Copy only this: the line containing "The three.js and", the line containing "# bead at the", and every line between them, exactly as written.

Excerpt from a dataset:
>> Begin

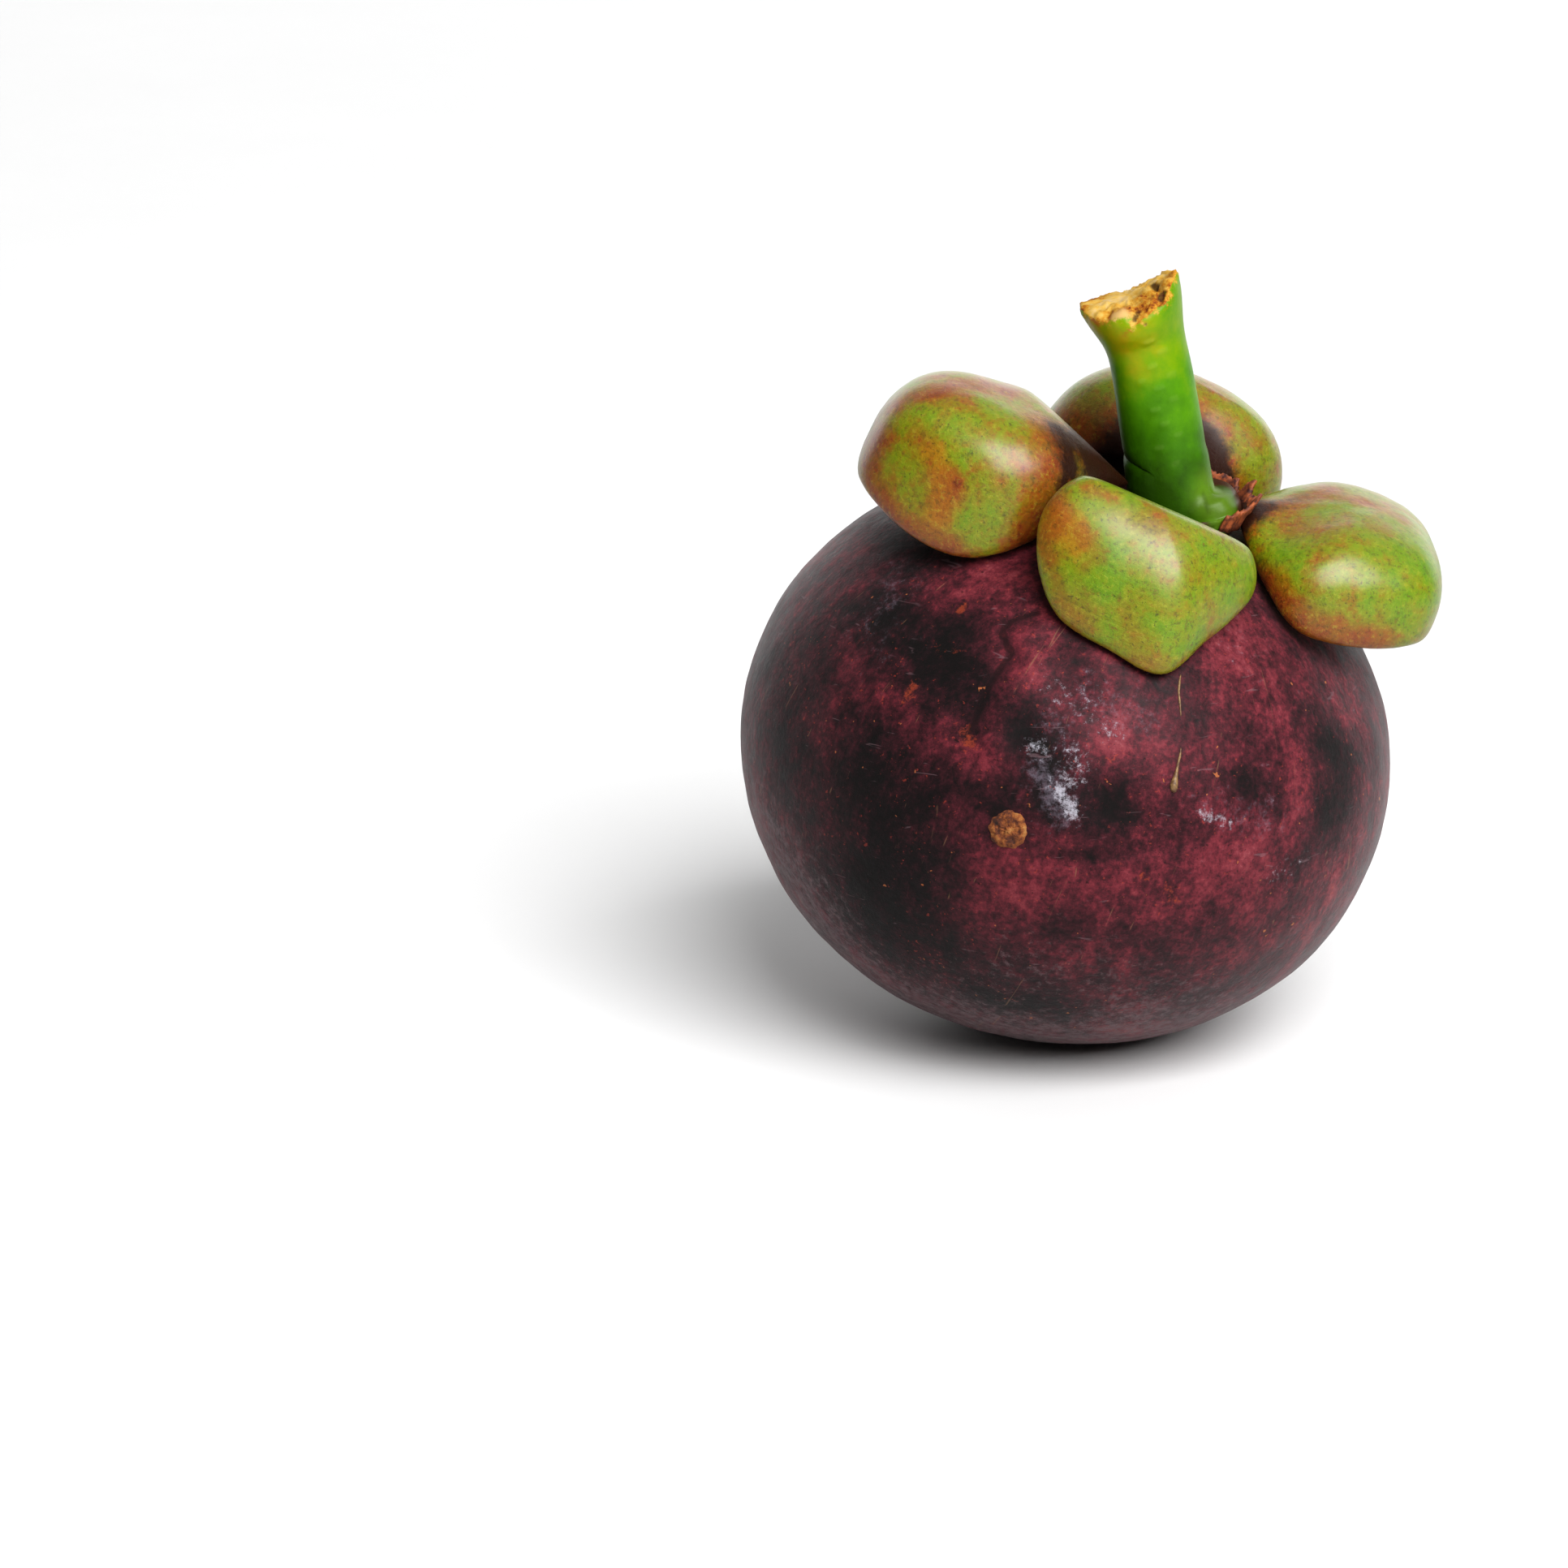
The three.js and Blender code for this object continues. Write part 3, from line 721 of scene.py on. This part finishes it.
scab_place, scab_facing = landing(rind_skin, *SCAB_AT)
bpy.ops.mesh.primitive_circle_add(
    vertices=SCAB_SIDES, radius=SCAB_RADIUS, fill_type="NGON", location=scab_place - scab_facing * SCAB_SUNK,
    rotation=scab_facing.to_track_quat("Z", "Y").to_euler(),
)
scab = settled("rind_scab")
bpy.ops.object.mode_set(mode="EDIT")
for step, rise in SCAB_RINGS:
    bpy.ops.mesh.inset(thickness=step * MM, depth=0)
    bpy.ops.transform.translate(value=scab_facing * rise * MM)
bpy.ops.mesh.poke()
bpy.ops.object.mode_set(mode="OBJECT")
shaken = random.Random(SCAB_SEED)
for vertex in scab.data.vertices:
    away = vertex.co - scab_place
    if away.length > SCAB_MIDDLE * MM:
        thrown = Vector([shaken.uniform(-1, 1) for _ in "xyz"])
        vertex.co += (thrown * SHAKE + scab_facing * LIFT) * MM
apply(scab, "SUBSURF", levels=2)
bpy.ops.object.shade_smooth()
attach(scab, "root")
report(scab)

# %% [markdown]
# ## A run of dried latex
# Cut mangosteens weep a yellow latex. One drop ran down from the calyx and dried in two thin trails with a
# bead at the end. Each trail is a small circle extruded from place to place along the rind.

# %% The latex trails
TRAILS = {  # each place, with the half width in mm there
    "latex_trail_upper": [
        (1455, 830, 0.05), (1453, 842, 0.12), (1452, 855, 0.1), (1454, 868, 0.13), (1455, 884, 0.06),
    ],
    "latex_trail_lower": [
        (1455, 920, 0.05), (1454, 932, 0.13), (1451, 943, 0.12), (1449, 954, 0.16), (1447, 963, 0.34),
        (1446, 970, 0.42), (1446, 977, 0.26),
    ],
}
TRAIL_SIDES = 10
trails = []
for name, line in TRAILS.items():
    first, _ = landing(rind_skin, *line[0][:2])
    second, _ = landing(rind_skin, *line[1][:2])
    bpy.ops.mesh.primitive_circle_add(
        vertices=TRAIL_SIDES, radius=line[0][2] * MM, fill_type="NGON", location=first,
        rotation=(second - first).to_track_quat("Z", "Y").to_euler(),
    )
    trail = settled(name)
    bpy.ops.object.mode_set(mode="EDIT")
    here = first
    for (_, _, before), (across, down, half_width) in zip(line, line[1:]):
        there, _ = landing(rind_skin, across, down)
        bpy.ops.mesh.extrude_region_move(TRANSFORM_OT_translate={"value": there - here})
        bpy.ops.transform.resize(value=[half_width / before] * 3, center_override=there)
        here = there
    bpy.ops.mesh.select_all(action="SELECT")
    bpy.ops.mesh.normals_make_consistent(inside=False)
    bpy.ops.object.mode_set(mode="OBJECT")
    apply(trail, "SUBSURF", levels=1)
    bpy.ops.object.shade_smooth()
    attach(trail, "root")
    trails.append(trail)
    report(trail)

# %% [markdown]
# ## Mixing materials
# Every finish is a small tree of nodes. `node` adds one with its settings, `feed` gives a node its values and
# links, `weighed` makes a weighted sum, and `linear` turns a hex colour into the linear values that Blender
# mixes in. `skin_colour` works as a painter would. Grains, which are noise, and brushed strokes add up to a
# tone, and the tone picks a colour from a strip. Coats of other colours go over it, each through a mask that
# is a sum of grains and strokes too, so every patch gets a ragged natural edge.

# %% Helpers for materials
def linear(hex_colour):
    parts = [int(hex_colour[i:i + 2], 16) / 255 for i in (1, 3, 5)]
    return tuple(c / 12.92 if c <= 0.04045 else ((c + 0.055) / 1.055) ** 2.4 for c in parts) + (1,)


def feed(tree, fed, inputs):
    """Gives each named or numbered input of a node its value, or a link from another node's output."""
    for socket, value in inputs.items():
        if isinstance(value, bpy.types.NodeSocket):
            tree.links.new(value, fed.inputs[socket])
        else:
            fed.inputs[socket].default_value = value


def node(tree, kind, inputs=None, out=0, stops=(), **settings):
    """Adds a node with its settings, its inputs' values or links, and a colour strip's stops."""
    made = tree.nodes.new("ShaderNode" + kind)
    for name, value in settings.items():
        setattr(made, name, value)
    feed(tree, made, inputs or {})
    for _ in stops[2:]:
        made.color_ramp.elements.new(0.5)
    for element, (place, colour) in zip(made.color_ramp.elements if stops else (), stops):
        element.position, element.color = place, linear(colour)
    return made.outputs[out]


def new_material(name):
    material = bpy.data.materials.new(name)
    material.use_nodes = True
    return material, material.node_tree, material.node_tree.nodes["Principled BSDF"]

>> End
>> Begin

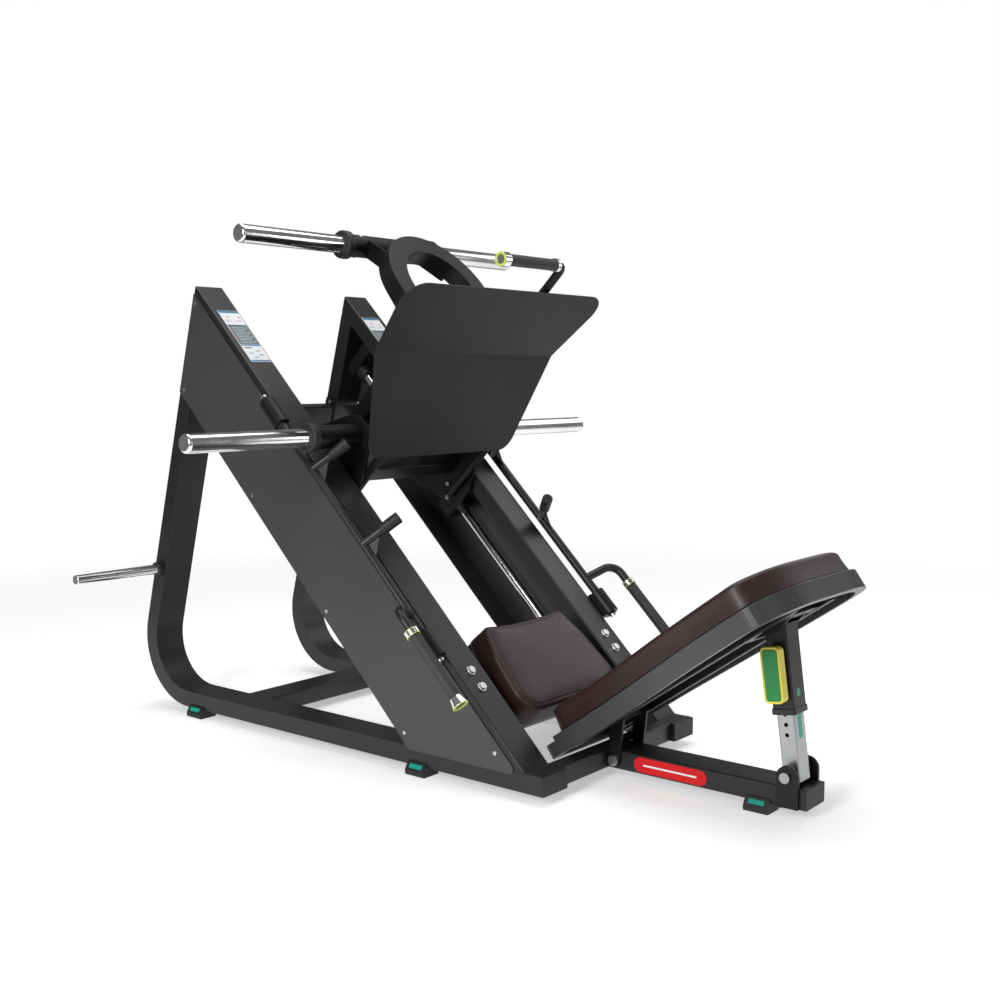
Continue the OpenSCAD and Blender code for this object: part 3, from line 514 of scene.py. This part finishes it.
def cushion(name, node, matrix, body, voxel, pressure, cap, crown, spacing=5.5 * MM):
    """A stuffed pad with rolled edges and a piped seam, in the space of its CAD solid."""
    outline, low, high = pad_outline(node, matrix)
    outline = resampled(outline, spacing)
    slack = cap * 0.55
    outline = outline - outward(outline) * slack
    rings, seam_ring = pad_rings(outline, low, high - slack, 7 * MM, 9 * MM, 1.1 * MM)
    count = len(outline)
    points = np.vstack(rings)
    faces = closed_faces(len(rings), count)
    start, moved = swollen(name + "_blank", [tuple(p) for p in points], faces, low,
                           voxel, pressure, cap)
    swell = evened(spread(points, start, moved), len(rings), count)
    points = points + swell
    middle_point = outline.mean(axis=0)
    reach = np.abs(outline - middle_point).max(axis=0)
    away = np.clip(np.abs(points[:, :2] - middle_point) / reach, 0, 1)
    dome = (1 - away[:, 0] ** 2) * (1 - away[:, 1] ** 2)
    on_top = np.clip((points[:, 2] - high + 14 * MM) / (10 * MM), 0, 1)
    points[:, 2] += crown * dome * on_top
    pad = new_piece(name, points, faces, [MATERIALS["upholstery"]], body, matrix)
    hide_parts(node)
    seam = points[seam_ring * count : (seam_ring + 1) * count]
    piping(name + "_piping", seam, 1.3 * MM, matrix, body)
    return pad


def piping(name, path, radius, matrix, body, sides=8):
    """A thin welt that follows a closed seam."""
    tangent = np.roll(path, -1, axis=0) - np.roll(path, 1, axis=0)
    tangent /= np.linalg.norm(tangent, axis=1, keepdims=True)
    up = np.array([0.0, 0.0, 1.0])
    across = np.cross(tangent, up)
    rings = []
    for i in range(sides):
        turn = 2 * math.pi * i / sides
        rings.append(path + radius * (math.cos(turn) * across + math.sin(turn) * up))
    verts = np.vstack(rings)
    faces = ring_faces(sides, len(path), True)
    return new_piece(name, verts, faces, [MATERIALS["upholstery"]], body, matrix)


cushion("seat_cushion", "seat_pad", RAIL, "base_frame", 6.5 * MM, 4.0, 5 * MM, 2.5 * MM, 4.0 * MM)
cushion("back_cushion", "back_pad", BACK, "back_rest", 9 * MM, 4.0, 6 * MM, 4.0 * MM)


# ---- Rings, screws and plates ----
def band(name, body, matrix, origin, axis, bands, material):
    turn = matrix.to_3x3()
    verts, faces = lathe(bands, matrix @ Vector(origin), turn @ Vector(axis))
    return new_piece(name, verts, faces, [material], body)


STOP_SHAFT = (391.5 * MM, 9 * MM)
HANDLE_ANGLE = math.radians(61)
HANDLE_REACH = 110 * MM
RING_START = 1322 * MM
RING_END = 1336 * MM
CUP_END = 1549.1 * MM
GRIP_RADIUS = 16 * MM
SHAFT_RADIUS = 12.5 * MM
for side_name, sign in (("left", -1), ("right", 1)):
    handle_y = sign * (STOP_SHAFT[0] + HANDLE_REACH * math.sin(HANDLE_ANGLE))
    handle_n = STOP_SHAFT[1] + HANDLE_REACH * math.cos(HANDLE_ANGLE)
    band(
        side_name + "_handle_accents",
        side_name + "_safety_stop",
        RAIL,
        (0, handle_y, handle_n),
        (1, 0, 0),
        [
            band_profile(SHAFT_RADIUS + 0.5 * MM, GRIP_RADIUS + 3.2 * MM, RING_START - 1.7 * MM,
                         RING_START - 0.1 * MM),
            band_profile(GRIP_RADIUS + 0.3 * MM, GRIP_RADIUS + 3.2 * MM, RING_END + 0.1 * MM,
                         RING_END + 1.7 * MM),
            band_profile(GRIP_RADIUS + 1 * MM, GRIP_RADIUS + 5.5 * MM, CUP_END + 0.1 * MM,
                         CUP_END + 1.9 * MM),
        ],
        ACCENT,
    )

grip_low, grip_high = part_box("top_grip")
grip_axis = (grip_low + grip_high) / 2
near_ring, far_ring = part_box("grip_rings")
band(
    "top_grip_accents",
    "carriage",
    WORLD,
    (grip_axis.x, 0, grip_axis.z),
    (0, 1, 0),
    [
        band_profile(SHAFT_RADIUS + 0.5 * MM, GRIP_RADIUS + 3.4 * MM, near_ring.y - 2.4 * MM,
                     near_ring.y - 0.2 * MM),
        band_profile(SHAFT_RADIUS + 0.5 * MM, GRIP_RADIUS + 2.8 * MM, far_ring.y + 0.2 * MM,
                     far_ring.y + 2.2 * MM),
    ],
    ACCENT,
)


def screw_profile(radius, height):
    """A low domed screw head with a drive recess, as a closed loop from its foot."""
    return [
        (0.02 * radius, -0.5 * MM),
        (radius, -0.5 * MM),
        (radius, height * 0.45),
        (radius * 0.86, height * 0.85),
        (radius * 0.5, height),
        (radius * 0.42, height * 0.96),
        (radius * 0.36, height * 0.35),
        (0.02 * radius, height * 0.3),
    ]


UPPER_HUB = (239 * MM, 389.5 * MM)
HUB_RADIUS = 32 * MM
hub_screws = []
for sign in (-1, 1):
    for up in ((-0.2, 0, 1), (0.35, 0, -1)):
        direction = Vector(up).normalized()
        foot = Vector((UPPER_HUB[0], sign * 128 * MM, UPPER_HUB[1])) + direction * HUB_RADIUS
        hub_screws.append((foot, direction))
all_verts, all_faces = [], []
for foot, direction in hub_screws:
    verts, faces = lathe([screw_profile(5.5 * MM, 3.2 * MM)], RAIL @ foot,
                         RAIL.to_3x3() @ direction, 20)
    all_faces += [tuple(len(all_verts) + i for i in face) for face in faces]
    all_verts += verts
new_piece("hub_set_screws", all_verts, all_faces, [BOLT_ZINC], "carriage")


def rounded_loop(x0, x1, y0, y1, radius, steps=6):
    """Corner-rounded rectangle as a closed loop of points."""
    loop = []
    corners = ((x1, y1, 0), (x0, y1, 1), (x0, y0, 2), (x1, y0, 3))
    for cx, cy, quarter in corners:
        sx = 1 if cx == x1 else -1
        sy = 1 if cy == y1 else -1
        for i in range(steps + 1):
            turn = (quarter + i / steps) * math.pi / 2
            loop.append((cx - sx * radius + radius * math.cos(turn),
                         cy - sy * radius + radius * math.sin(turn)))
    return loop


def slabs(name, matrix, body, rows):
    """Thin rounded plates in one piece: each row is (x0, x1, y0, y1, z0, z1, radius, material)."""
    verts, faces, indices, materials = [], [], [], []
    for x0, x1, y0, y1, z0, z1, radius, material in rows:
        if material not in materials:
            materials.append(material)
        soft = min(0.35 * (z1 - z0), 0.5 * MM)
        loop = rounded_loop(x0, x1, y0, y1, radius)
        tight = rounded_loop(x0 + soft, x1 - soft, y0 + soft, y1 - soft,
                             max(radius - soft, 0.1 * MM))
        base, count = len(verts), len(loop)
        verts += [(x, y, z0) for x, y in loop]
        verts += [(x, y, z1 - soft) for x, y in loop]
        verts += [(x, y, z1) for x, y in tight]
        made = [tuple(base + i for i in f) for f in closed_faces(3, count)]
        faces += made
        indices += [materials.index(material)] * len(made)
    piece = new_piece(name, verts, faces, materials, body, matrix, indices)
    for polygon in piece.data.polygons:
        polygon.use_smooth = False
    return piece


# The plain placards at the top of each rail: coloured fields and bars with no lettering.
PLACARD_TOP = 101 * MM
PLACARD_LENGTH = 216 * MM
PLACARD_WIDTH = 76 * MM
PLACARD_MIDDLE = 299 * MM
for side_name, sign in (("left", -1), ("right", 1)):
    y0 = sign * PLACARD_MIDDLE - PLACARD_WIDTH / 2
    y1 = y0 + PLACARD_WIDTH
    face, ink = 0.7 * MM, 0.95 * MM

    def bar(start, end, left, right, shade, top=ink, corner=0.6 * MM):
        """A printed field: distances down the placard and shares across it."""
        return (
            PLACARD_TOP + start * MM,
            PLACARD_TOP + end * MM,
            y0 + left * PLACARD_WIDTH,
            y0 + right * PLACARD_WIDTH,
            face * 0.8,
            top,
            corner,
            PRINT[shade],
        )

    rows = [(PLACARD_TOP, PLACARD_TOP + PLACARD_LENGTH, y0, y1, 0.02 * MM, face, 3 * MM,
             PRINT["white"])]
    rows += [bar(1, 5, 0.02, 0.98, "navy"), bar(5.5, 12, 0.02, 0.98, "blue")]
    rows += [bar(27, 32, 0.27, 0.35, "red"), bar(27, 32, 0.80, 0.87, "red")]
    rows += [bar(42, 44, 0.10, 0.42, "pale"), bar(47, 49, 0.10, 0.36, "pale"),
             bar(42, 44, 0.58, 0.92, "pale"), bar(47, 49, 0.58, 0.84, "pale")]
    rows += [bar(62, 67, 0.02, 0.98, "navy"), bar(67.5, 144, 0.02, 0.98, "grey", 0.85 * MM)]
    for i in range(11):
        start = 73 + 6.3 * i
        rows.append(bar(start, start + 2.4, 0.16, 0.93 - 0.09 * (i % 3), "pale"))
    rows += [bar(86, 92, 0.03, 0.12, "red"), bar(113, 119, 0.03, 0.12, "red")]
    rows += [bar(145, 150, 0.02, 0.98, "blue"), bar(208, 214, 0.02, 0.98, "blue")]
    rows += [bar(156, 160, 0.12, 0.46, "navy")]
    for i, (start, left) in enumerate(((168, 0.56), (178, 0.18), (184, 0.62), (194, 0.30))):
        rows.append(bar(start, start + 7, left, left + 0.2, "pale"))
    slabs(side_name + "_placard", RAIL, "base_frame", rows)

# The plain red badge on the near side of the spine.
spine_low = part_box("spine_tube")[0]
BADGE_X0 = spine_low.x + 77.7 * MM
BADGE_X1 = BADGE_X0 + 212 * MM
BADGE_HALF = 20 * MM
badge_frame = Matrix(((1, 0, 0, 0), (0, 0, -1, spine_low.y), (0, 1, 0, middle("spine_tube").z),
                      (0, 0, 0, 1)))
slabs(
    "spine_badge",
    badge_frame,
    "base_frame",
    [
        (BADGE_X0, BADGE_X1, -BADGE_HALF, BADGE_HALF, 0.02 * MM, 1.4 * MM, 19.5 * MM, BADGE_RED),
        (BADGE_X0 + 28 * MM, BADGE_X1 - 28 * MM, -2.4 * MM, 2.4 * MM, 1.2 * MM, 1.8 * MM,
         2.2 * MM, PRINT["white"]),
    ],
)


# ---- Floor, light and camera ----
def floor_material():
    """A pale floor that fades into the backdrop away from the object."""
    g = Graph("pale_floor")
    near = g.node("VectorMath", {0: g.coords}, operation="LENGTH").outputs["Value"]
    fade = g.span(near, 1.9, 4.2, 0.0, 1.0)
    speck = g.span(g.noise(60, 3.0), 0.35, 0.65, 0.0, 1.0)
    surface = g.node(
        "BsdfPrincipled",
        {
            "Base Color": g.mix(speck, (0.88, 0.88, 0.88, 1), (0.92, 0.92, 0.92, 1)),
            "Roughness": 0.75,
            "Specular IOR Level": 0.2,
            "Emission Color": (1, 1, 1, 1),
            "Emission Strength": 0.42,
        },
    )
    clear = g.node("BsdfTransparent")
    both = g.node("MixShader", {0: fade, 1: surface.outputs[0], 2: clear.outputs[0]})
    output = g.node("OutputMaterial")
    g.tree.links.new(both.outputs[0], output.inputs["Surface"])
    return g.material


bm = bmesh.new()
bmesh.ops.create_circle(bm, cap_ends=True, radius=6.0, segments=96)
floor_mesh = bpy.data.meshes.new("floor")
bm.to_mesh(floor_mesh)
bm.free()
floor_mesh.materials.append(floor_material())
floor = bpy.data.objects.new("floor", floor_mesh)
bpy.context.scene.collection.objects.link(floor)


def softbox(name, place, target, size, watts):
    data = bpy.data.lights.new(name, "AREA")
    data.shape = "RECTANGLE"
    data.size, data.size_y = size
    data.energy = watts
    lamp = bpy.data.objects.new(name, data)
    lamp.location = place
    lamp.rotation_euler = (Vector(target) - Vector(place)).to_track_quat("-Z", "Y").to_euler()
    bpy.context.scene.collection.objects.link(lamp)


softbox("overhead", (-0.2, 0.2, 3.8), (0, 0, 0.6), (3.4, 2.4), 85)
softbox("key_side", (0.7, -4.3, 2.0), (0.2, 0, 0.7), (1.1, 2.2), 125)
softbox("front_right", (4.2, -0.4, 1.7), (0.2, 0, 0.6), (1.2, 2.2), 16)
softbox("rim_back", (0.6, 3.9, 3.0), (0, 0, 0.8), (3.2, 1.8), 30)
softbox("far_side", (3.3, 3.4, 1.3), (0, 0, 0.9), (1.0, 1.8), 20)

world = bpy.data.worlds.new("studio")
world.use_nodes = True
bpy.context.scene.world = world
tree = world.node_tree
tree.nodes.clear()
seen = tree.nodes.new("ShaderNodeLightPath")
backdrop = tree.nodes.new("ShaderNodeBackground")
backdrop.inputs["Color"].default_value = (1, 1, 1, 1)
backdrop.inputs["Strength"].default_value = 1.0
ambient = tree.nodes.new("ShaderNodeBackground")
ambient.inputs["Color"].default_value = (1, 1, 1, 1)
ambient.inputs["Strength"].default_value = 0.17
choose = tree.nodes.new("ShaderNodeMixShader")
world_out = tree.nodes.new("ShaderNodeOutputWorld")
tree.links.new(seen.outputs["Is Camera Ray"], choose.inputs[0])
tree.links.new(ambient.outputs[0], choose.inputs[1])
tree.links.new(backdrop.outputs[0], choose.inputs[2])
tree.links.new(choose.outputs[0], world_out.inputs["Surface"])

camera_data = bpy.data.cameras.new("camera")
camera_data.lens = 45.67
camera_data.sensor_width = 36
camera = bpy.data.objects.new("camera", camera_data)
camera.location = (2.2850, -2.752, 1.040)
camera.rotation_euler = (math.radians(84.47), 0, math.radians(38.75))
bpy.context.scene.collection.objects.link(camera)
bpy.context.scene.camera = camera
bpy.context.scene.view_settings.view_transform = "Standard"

>> End

# [Task output]
The three.js and Blender code for this object continues. Write part 3, from line 721 of scene.py on. This part finishes it.
scab_place, scab_facing = landing(rind_skin, *SCAB_AT)
bpy.ops.mesh.primitive_circle_add(
    vertices=SCAB_SIDES, radius=SCAB_RADIUS, fill_type="NGON", location=scab_place - scab_facing * SCAB_SUNK,
    rotation=scab_facing.to_track_quat("Z", "Y").to_euler(),
)
scab = settled("rind_scab")
bpy.ops.object.mode_set(mode="EDIT")
for step, rise in SCAB_RINGS:
    bpy.ops.mesh.inset(thickness=step * MM, depth=0)
    bpy.ops.transform.translate(value=scab_facing * rise * MM)
bpy.ops.mesh.poke()
bpy.ops.object.mode_set(mode="OBJECT")
shaken = random.Random(SCAB_SEED)
for vertex in scab.data.vertices:
    away = vertex.co - scab_place
    if away.length > SCAB_MIDDLE * MM:
        thrown = Vector([shaken.uniform(-1, 1) for _ in "xyz"])
        vertex.co += (thrown * SHAKE + scab_facing * LIFT) * MM
apply(scab, "SUBSURF", levels=2)
bpy.ops.object.shade_smooth()
attach(scab, "root")
report(scab)

# %% [markdown]
# ## A run of dried latex
# Cut mangosteens weep a yellow latex. One drop ran down from the calyx and dried in two thin trails with a
# bead at the end. Each trail is a small circle extruded from place to place along the rind.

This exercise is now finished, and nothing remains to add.